What has changed since the last survey two years ago?

Miller: In 2016, the message we heard loud and clear was that the CMO role had changed for good. There was a definite sense that the CEO viewed the CMO as the C-level officer who would identify growth opportunities and then engage in a variety of different tactics, activities, partnerships, and collaboration across the organization to make those opportunities real in the form of revenue improvement. What we’re seeing now is a bit of a struggle for CMOs to fully embrace that mandate. They tend to fall back on what’s comfortable from their marketing heritage, rather than really pushing forward on the tactics, the know-how, and the knowledge to move the needle forward.

What surprised you the most from this year’s survey?

Jacobson: Only 37 percent of surveyed CMOs are aligned with line-of-business leaders, and only 34 percent are aligned with the CFO, which suggests they are not fully collaborating and communicating with these executives about meaningful business matters. Yes, part of the CMO’s role is storytelling and owning the customer, but they’ve got to be able to demonstrate how those practices are tied to the metrics these business heads and the CFO care about.

Miller: The poor alignment between the CFO and the CMO is not just surprising, it’s a bit embarrassing, especially as marketers are talking about efficiency and performance improvements. Learning to align and speak the language of the business is the first stop on the road to transformation. It’s a step forward that marketers are increasingly concerned with generating revenue. Looking beyond that, however, there’s a real problem in that marketers often do not fundamentally understand how elements like growth margin, market share, or customer lifetime value affect the business. CMOs are defaulting back to brand recognition and brand value, and that’s a problem.

What is the cause of this disconnect? Are CEOs not giving CMOs more responsibility, or are CMOs not embracing it?

Miller: There’s absolutely a huge call here for marketers to change their vantage points, shift their conversations, alter their language, and act as true business marketers.

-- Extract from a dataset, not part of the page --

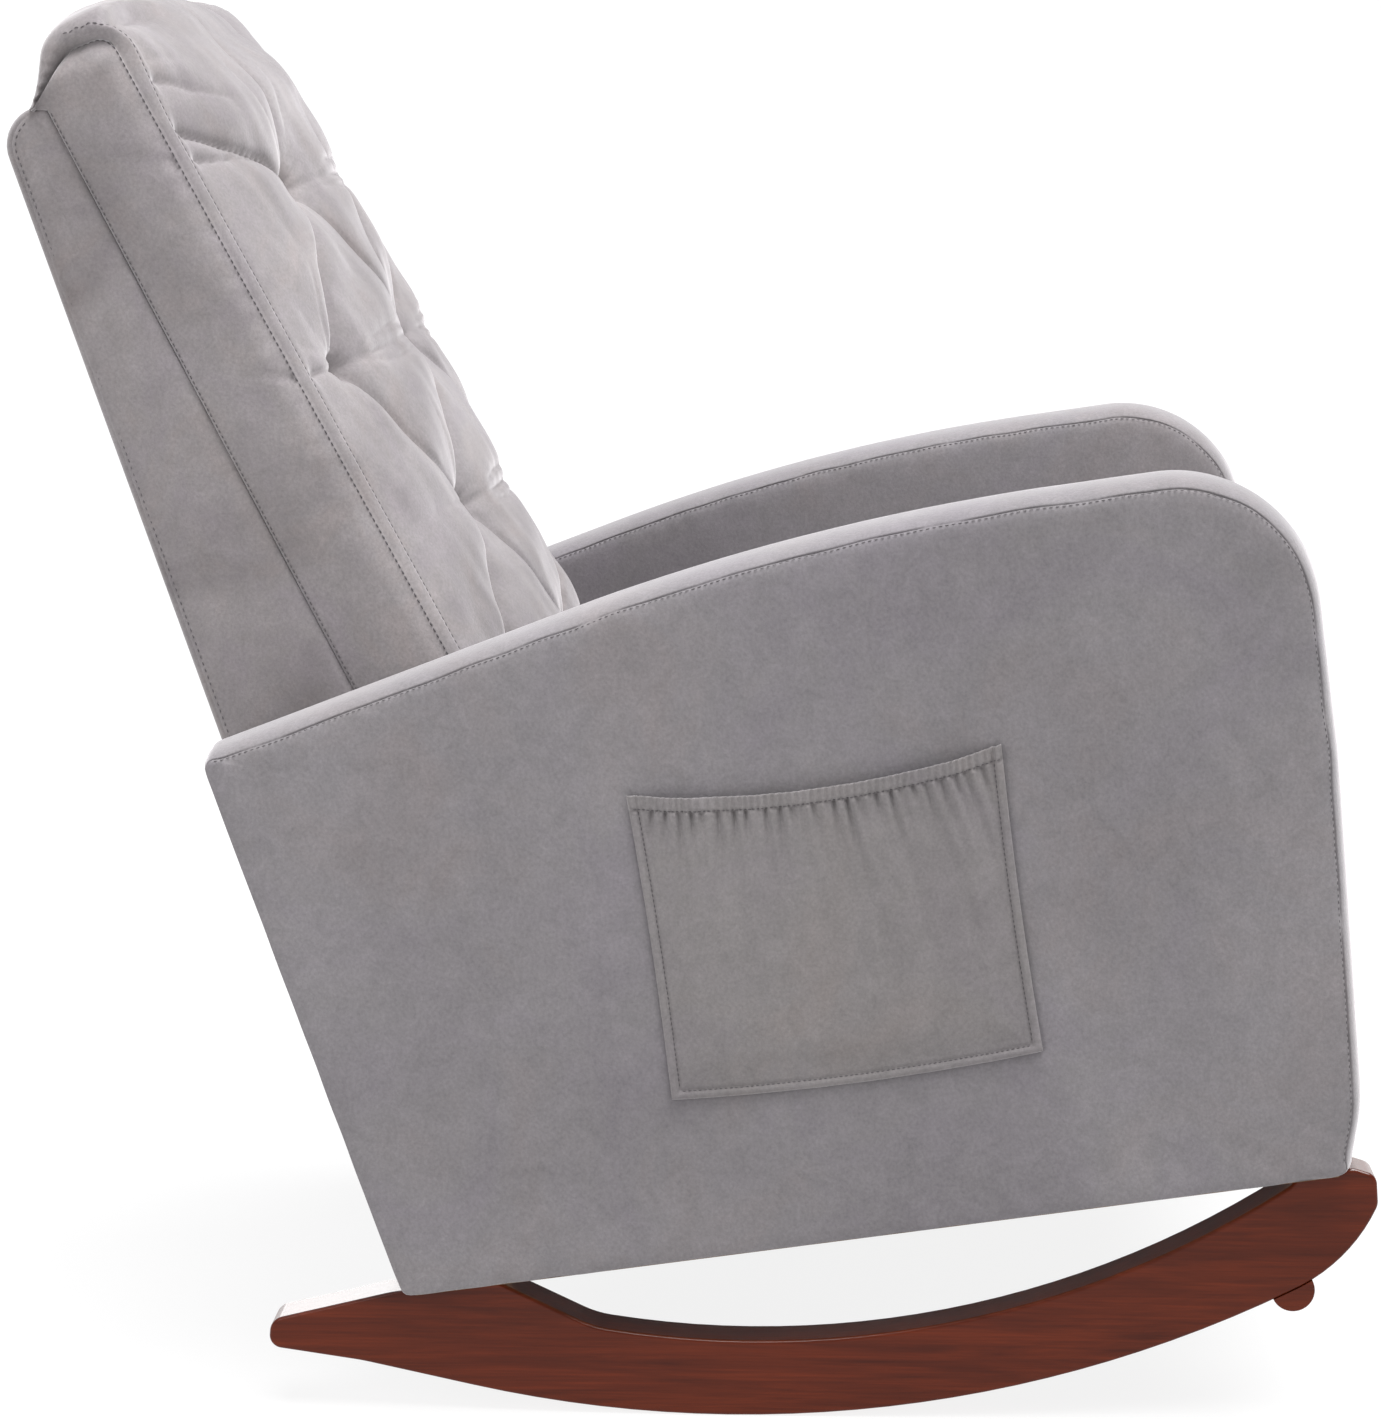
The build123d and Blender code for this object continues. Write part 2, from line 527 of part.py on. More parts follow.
def make_back_frame():
    half = INNER_X - FIT_GAP
    inner = half - BACK_PADDING
    shell = slab(wedge(0, 0, BACK_BOTTOM, BACK_TOP, BACK_TOP_RADIUS), -half, half)
    top = BACK_TOP - BACK_PADDING
    hollow = wedge(BACK_PADDING, -BACK_PADDING, BACK_BOTTOM - BACK_PADDING, top, BOARD_TOP_RADIUS)
    pieces["back_shell"] = shell - slab(hollow, -inner, inner)

    board_top = top - 2 * BOARD_TOP_RADIUS
    rear_board = wedge(BACK_PADDING, 0, BACK_BOTTOM, board_top, 0) - wedge(
        BACK_PADDING + BOARD, -BACK_PADDING, 0, BACK_TOP, 0)
    pieces["back_rear_board"] = slab(rear_board, -inner, inner)
    front_inset = STRAP_THICKNESS + 2 * FIT_GAP
    side_face = wedge(BACK_PADDING + BOARD, front_inset, BACK_BOTTOM, top - FIT_GAP, BOARD_TOP_RADIUS)
    for name, side in SIDES.items():
        panel = slab(side_face, *band(side, inner - SIDE_BOARD, inner))
        for z in BACK_BOLT_Z:
            start = (side * (inner - SIDE_BOARD), back_bolt_y(z), z)
            hole = peg(HOLE_RADIUS, SIDE_BOARD + BACK_PADDING, start, (side, 0, 0))
            panel -= hole
            pieces["back_shell"] -= hole
        pieces[f"back_side_board_{name}"] = panel
    between = inner - SIDE_BOARD
    for node, (low, along_front) in BACK_RAILS.items():
        high = low + 2 * RAIL
        front = cushion_rear(low) if along_front else back_rear(low) - BACK_PADDING - BOARD - RAIL
        rear = cushion_rear(high) + RAIL if along_front else back_rear(high)
        blank = board((-between, between), (front, rear), (low, high))
        pieces[node] = blank & slab(side_face, -between, between)


def back_bolt_y(z):
    """The bolts of the back pass near the middle of the arm's rear post."""
    return arm_rear(z) - ARM_PADDING - ARM_RAIL * BACK_BOLT_SHARE


def make_back_fasteners():
    head_x = INNER_X - FIT_GAP - BACK_PADDING - SIDE_BOARD
    length = OUTER_X - ARM_PADDING - BOARD - head_x + WASHER - BOLT_SHORT
    places = [(side, back_bolt_y(z), z) for side in SIDES.values() for z in BACK_BOLT_Z]
    pieces["back_bolts"] = group(
        bolt((side * (head_x - WASHER), y, z), (side, 0, 0), length) for side, y, z in places)
    pieces["back_washers"] = group(
        ring((side * head_x, y, z), (-side, 0, 0), WASHER_RADIUS, HOLE_RADIUS, WASHER)
        for side, y, z in places)
    flange_x = OUTER_X - ARM_PADDING - BOARD - TEE_FLANGE
    pieces["back_tee_nuts"] = group(tee_nut((side * flange_x, y, z), (-side, 0, 0)) for side, y, z in places)
    for name, side in SIDES.items():
        outer_x = side * (flange_x + TEE_FLANGE)
        for z in BACK_BOLT_Z:
            y = back_bolt_y(z)
            reach = peg(HOLE_RADIUS, ARM_THICKNESS - ARM_PADDING, (side * INNER_X, y, z), (side, 0, 0))
            barrel = peg(TEE_RADIUS, TEE_LENGTH + TEE_FLANGE, (outer_x, y, z), (-side, 0, 0))
            flange = peg(TEE_FLANGE_RADIUS + FIT_GAP, TEE_FLANGE, (outer_x, y, z), (-side, 0, 0))
            pieces[f"arm_rear_post_{name}"] -= reach + barrel + flange
            pieces[f"arm_inner_board_{name}"] -= reach
            pieces[f"arm_pad_{name}"] -= reach


def make_webbing():
    """Elastic straps across the front of the back frame."""
    lean = degrees(atan(BACK_FRONT_SLOPE))
    half = INNER_X - FIT_GAP - BACK_PADDING
    straps = []
    for z in STRAP_Z:
        plane = Plane(origin=(0, cushion_rear(z) + FIT_GAP, z)).rotated((-lean, 0, 0))
        straps.append(plane * Pos(0, STRAP_THICKNESS / 2, 0) * Box(2 * half, STRAP_THICKNESS, STRAP))
    pieces["back_webbing"] = group(straps)


def cushion_profile(inset):
    """Side outline of the back cushion, with the roll that wraps over the top of the shell."""
    low = BACK_CUSHION_BOTTOM
    profile = rounded_outline((
        ((back_face(low) - CROWN_ROOM, low), CUSHION_LOW_RADII["front"]),
        ((cushion_rear(low), low), CUSHION_LOW_RADII["rear"]),
        ((cushion_rear(BACK_TOP), BACK_TOP), 0),
        ((back_rear(BACK_TOP) - ROLL_END, BACK_TOP), ROLL_RADII["end"]),
        (ROLL_REAR, ROLL_RADII["rear"]),
        (ROLL_TOP, ROLL_RADII["top"]),
        (ROLL_BROW, ROLL_RADII["brow"]),
        ((back_face(ROLL_START_Z) - CROWN_ROOM, ROLL_START_Z), ROLL_RADII["start"]),
    ))
    return offset(profile, -inset, kind=Kind.INTERSECTION) if inset else profile


def cushion_plan(inset):
    """Section across the back cushion, crowned in front, as it is seen along the lean."""
    half = BACK_CUSHION_HALF - inset
    front = BACK_CUSHION_SIDE - inset
    crown = ThreePointArc((half, -front), (0, -front - BACK_CUSHION_CROWN), (-half, -front))
    rear = 2 * BACK_CUSHION_SIDE
    box = Polyline((-half, -front), (-half, rear), (half, rear), (half, -front))
    return make_face([crown, box])


def back_cushion_solid(inset):
    lean = degrees(atan(BACK_FRONT_SLOPE))
    start = Plane(origin=(0, cushion_rear(0), 0)).rotated((-lean, 0, 0))
    column = extrude(start * cushion_plan(inset), 2 * BACK_CUSHION_TOP)
    return slab(cushion_profile(inset), -INNER_X, INNER_X) & column


def tuft_places():
    """The X and Z of each button."""
    for z, count in TUFT_ROWS:
        for index in range(count):
            yield (2 * index - count + 1) * TUFT_SPACING, z


def tuft_reach(x):
    """Depth of the back cushion across the chair."""
    return BACK_CUSHION_SIDE + BACK_CUSHION_CROWN * (1 - (x / BACK_CUSHION_HALF) ** 2)


def tuft_cone(face, depth):
    """The hollow that a button pulls into the cushion, from the tufted face inwards."""
    seat = face.offset(-depth)
    return extrude(seat * Circle(BUTTON_RADIUS + 1), 2 * depth, taper=-DIMPLE_ANGLE)


def tuft_plane(x, z):
    """A plane on the tufted face, facing out of it."""
    lean = atan(BACK_FRONT_SLOPE)
    reach = tuft_reach(x)
    foot_z = z - reach * sin(lean)
    origin = (x, cushion_rear(foot_z) - reach * cos(lean), foot_z + reach * sin(lean))
    return Plane(origin=origin, z_dir=(0, -cos(lean), sin(lean)))


def make_back_cushion():
    cover = back_cushion_solid(0)
    filling = back_cushion_solid(BACK_COVER)
    buttons = []
    ties = []
    for x, z in tuft_places():
        face = tuft_plane(x, z)
        seat = face.offset(-DIMPLE_DEPTH)
        hole = extrude(seat * Circle(TWINE), -BACK_CUSHION_SIDE - BACK_CUSHION_CROWN)
        cover -= tuft_cone(face, DIMPLE_DEPTH) + hole
        filling -= tuft_cone(face, DIMPLE_DEPTH + BACK_COVER) + hole
        button = extrude(seat * Circle(BUTTON_RADIUS), BUTTON)
        circles = button.edges().filter_by(GeomType.CIRCLE)
        rim = circles.sort_by_distance(seat.offset(BUTTON).origin)[0]
        buttons.append(fillet(rim, BUTTON / 2))
        ties.append(extrude(seat * Circle(TWINE / 2), DIMPLE_DEPTH - tuft_reach(x)))
    slab_depth = FOAM_SLAB / cos(atan(BACK_FRONT_SLOPE))
    low = BACK_CUSHION_BOTTOM
    high = BACK_TOP
    firm = make_face(Polyline(
        (cushion_rear(low), low), (cushion_rear(high), high), (cushion_rear(high) - slab_depth, high),
        (cushion_rear(low) - slab_depth, low), close=True))
    pieces["back_cushion_cover"] = cover - filling
    pieces["back_cushion_foam"] = filling & slab(firm, -INNER_X, INNER_X)
    pieces["back_buttons"] = group(buttons)
    pieces["button_ties"] = group(ties)


def make_dust_cover():
    half = INNER_X - FIT_GAP
    pieces["dust_cover"] = board(
        (-half, half), (SEAT_FRONT_Y + APRON_PADDING, back_rear(BACK_BOTTOM) - BACK_PADDING),
        (BACK_BOTTOM - DUST_COVER, BACK_BOTTOM))


def stand_on_floor():
    """Lean the chair back, then put the origin on the floor under the middle of the whole."""
    leaned = {node: Rot(-LEAN, 0, 0) * piece for node, piece in pieces.items()}
    boxes = [piece.bounding_box() for piece in leaned.values()]
    front = min(box.min.Y for box in boxes)
    rear = max(box.max.Y for box in boxes)
    floor = min(box.min.Z for box in boxes)
    print("seat origin in the finished frame:", -(front + rear) / 2, -floor)
    return {node: Pos(0, -(front + rear) / 2, -floor) * piece for node, piece in leaned.items()}


make_runners()
make_runner_fasteners()
for arm_name, arm_side in SIDES.items():
    make_arm(arm_name, arm_side)
    make_pocket(arm_name, arm_side)
make_seat_frame()
make_side_bolts()
make_springs()
make_deck()
make_seat_cushion()
make_back_frame()
make_back_fasteners()
make_webbing()
make_back_cushion()
make_dust_cover()

os.makedirs("parts", exist_ok=True)
for node, piece in stand_on_floor().items():
    export_step(piece, f"parts/{node}.step")
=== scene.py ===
import json
import math

import bpy
import numpy as np
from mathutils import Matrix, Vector


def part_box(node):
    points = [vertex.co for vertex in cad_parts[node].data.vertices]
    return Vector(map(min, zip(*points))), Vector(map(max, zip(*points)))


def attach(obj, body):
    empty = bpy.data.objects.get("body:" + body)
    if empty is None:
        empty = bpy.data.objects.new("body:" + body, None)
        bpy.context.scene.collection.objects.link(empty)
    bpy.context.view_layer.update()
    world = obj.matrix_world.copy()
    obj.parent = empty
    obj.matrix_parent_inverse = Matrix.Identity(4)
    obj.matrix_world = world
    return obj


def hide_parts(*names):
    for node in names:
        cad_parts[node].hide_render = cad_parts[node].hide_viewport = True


# The looks of an upholstered rocking chair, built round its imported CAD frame.
# Soft pieces are drawn in the chair's own frame, in millimetres: X across, Y towards the rear,
# Z up from the flat underside of the body. place() leans them back with the chair, in metres.

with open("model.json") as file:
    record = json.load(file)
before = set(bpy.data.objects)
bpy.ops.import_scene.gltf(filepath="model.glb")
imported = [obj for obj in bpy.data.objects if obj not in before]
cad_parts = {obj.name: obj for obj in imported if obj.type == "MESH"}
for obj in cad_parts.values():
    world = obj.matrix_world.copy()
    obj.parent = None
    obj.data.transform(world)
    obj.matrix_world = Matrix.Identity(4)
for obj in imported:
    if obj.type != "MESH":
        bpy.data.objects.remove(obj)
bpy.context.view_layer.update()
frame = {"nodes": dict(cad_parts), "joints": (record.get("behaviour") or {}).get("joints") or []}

# ---------- the chair's own frame ----------
MM = 0.001
DECK_MIDDLE = (0.0, -307.5, 147.4)  # middle of the seat deck in the chair's own frame
lift_axis = frame["joints"][0]["axis"]
lean = math.atan2(lift_axis[1], lift_axis[2])
ACROSS = np.array((1.0, 0.0, 0.0))
REARWARD = np.array((0.0, math.cos(lean), -math.sin(lean)))
UPWARD = np.array((0.0, math.sin(lean), math.cos(lean)))
TURN = np.stack((ACROSS, REARWARD, UPWARD))
deck_low, deck_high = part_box("seat_deck")
ORIGIN = np.array((deck_low + deck_high) / 2) - np.array(DECK_MIDDLE) @ TURN * MM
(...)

The only way organizations will evolve to embrace marketing’s role as a growth driver is if marketers themselves learn to speak the language—and solve the problems—of the business. For many organizations, that shift is only going to happen when they have a strong marketing leader who is growth-driven and will intentionally partner across the organization.

How can marketers more effectively influence growth?

Jacobson: Part of the responsibility of being the voice of the customer and a growth driver is looking for opportunities, whether that’s new markets, new customer segments, or new customer needs, and thus new products or experiences. Having the ability to identify those opportunities is incredibly important in getting a seat at the table to help define the corporate strategy and growth agenda, rather than just executing on it.